A theory earns its name by making predictions. Not accommodations — predictions. Statements made before the data is checked, specific enough to be wrong, offered without adjustment afterward. Cosmic Egg Theory makes eight.
They all originate from the same place: a bilateral crossing structure at θ = π/8, two pyramids base-to-base, generating a geometric cascade through dimensional address space. No free parameters. No constants imported from experiment.
The first prediction is the fine structure constant. α⁻¹ = (9/2)π³ − √(2π) + 4/(9π³). The three terms are three instances of the Packler Effect — the irreducible geometric loss at each dimensional fold. The result matches the measured value to six significant figures.
The second is cosmological. The bilateral geometry requires a singular convergence boundary in the CMB — warm and overdense. Planck 2018 data places it at l=13.65°, b=64.80°. The prediction preceded the coordinate check.
The third is arithmetic. T₁ × T₃ = 2. Exactly. Not approximately.

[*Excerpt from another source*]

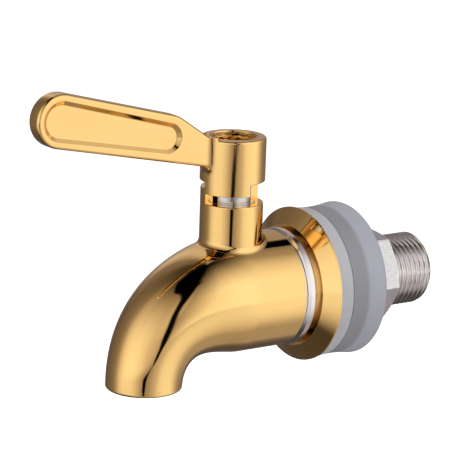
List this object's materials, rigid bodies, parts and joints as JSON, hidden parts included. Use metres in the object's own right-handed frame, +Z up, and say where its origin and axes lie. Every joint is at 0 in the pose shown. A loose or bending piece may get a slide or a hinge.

The fourth is structural. The cascade forces a specific address hierarchy: 8, 12, 36, 108, 216. The observer sits at address 36 — not by assignment, but because that is where observation becomes geometrically possible.
Predictions five through eight extend through the Koide ratio, the proton mass relation, the invariance of c, and the two arithmetic resolutions: 1/0 = +1, −1 and 0/0 = 1.